Governo planeja renovar concessão da Ferrovia Centro-Atlântica com R$ 28 bilhões em investimentos
Plano prevê requalificar 4.138 km, devolver 3.082 km e destravar obras na Bahia e em Minas; concessão pode ser prorrogada por 30 anos
247 - O governo federal e a VLI caminham para firmar um dos maiores acordos ferroviários do país: a renovação antecipada da concessão da Ferrovia Centro-Atlântica (FCA), que expira em agosto de 2026. A proposta foi enviada ao Tribunal de Contas da União (TCU) e prevê estender o contrato por mais 30 anos e executar um pacote de R$ 28 bilhões em investimentos obrigatórios.
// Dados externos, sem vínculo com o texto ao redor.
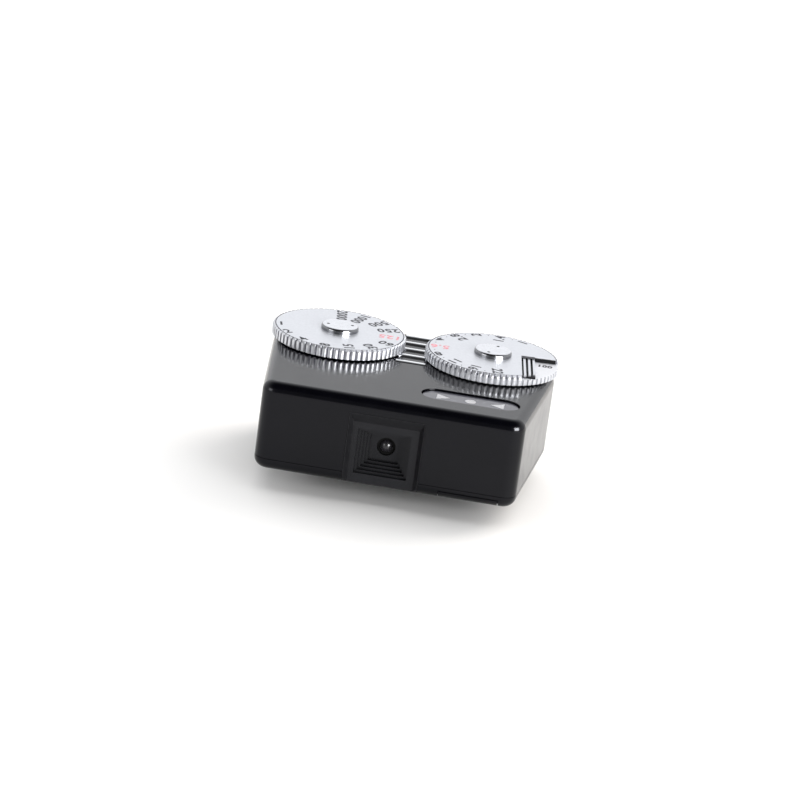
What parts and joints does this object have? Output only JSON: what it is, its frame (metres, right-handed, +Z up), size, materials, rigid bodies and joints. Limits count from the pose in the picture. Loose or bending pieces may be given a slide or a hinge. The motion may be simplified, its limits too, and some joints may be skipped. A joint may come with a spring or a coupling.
{
  "type": "shoe-mount exposure meter",
  "caption": "Small black exposure meter for a camera's accessory shoe, with two knurled dials, lamp window, ribbed metering button and stepped light-cell window.",
  "frame": {"origin": "centre of the shoe foot's lower face", "axes": "+X to the right seen from the front, along the row of dials; +Y towards the rear; +Z up out of the dials"},
  "size_m": [0.0452, 0.0368, 0.0198],
  "materials": {
    "housing": "satin black moulded housing",
    "frame": "matt black",
    "lens": "polished dark glass",
    "chip": "black",
    "board": "green laminate",
    "window": "smoked clear pane",
    "mask": "black",
    "steel": "plain steel",
    "dial": "satin chrome, knurled rim",
    "disc": "satin chrome, knurled rim",
    "nut": "polished",
    "key": "satin black",
    "button": "polished",
    "cell": "nickel-plated can",
    "brass": "plain",
    "foot": "black anodised",
    "lamp": "clear lamp",
    "washer": "black"
  },
  "bodies": {
    "root": {"upper_housing": "housing", "bottom_cover": "housing", "light_cell_frame": "frame", "lens_ring": "frame", "light_cell_lens": "lens", "photodiode": "chip", "sensor_board": "board", "sensor_header": "chip", "indicator_window": "window", "indicator_mask": "mask", "light_baffle": "mask", "circuit_board": "board", "meter_chip": "chip", "board_components": "chip", "tact_switch": "chip", "click_balls": "steel", "click_springs": "steel", "button_spring": "steel", "battery_holder": "mask", "button_cell_front": "cell", "button_cell_rear": "cell", "cell_contacts": "brass", "door_hinge_pin": "steel", "shoe_foot_plate": "foot", "shoe_foot_neck": "foot", "foot_nut_plate": "foot", "foot_screws": "steel", "case_screws": "steel", "board_screws": "steel", "led_left": "lamp", "led_centre": "lamp", "led_right": "lamp", "shutter_bush": "brass", "shutter_washer": "washer", "shutter_switch": "chip", "aperture_bush": "brass", "aperture_washer": "washer", "aperture_switch": "chip"},
    "shutter_dial": {"shutter_dial": "dial", "shutter_dial_nut": "nut", "shutter_shaft": "steel", "shutter_wiper": "brass", "shutter_clip": "steel"},
    "aperture_dial": {"aperture_dial": "dial", "index_strip": "mask", "aperture_dial_nut": "nut", "aperture_shaft": "steel", "aperture_wiper": "brass", "aperture_clip": "steel"},
    "film_speed": {"film_speed_disc": "disc"},
    "button": {"metering_button": "key", "button_ribs": "button"},
    "door": {"battery_door": "housing", "door_contact": "brass"}
  },
  "joints": [
    {"name": "shutter_dial_turn", "type": "hinge", "parent": "root", "child": "shutter_dial", "pos_m": [-0.0086, 0.0061, 0.0175], "axis": [0, 0, 1], "range_deg": [-96, 168]},
    {"name": "aperture_dial_turn", "type": "hinge", "parent": "root", "child": "aperture_dial", "pos_m": [0.0156, 0.0061, 0.0175], "axis": [0, 0, 1], "range_deg": [-96, 120]},
    {"name": "film_speed_turn", "type": "hinge", "parent": "aperture_dial", "child": "film_speed", "pos_m": [0.0156, 0.0061, 0.0175], "axis": [0, 0, 1], "range_deg": [-120, 0]},
    {"name": "metering_button_press", "type": "slide", "parent": "root", "child": "button", "axis": [0, 0, -1], "range_m": [0, 0.0006], "stiffness_N_per_m": 400, "springref_m": -0.0005, "deforming": ["button_spring"]},
    {"name": "battery_door_hinge", "type": "hinge", "parent": "root", "child": "door", "pos_m": [0.0159, 0.007, 0.0044], "axis": [1, 0, 0], "range_deg": [0, 100]}
  ]
}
De acordo com reportagem da Folha de S.Paulo, o desenho final é resultado de uma negociação prolongada entre o Ministério dos Transportes e a concessionária. O governo concluiu que renovar agora, impondo novas obrigações, é mais vantajoso do que esperar o fim do contrato e relicitar a malha do zero — decisão que, além de reduzir riscos e eliminar passivos, amarra compromissos de longo prazo e resolve pendências sobre bens não amortizados.
O acordo propõe a requalificação integral de 4.138 km de trilhos sob responsabilidade da FCA e a devolução de outros 3.082 km à União, que poderão ser ofertados a novos operadores. Hoje, a malha da FCA supera 7.000 km e interliga Minas Gerais, São Paulo, Rio de Janeiro, Espírito Santo, Goiás, Bahia, Sergipe e o Distrito Federal, com conexão a outras concessões do país.
Entre as exigências centrais está a manutenção e requalificação do corredor Bahia–Minas, evitando o isolamento ferroviário do Nordeste. O pacote lista obras de grande porte, como o contorno ferroviário de São Félix (BA), estimado em R$ 1,4 bilhão; a passagem de trilhos em Licínio de Almeida (BA), de R$ 1,6 bilhão; e a implantação de bitola mista entre Tocandira e Brumado (BA), orçada em R$ 6,2 bilhões. Essa configuração permite integrar a FCA à Ferrovia de Integração Oeste–Leste (Fiol), eixo estruturante que cruza a Bahia. Em Minas Gerais, o contorno ferroviário de Belo Horizonte também entrou no escopo, ainda em fase de projeto.
O plano abre gatilhos de investimento adicionais no corredor Bahia–Minas que podem somar R$ 9,2 bilhões ao longo da concessão, condicionados à demanda. A abordagem corrige versões anteriores das tratativas — que privilegiavam locomotivas e vagões, em detrimento dos trilhos — e inverte a lógica, priorizando a via permanente para reduzir a deterioração da malha.
Outro ponto sensível trata do material rodante. Atualmente, a FCA opera com locomotivas e vagões arrendados da própria VLI, o que gerava distorções contábeis criticadas por técnicos do governo e do TCU. Pelo novo arranjo, 225 locomotivas e 2.328 vagões, avaliados em R$ 2,6 bilhões, passarão a integrar de forma definitiva a concessão.
Na comparação financeira, o governo estima que a renovação gera maior retorno do que uma relicitação. Em leilão tradicional, a outorga à União foi projetada em R$ 1,94 bilhão; no modelo de renovação, o pagamento direto cai para R$ 1 bilhão, mas, ao combinar trechos deficitários e viáveis e atrelar investimentos obrigatórios, o valor presente líquido projetado é positivo em R$ 5,3 bilhões.
O rito prevê análise inicial pela secretaria de consenso do TCU; se houver aval técnico, o processo segue ao plenário. O governo também planeja um leilão simplificado após o crivo do TCU, para testar se algum concorrente oferece condições superiores. VLI, Ministério dos Transportes e TCU informaram que não comentam negociações em curso.
A atual concessão da FCA foi assinada em agosto de 1996, com prazo de 30 anos. A proximidade do vencimento pressiona o calendário. Auditoria concluída pelo TCU no fim do ano passado mostrou que, dos mais de 7.000 km, cerca de 3.000 km estão inutilizados e outros 2.700 km têm tráfego baixíssimo — uso regular se concentra em 2.157 km, ou 27% da rede. O diagnóstico reforçou a necessidade de uma solução que foque na via e na produtividade, ao lado de um redesenho que permita devolver trechos ociosos e ofertá-los a novos operadores, inclusive para transporte de passageiros.
O TCU já autorizou prorrogações antecipadas de outras concessões relevantes — como a Malha Paulista (Rumo), estendida até 2058, e as ferrovias da Vale (EFVM e EFC, aprovadas em 2020) —, experiências usadas como referência para calibrar contrapartidas e investimentos cruzados.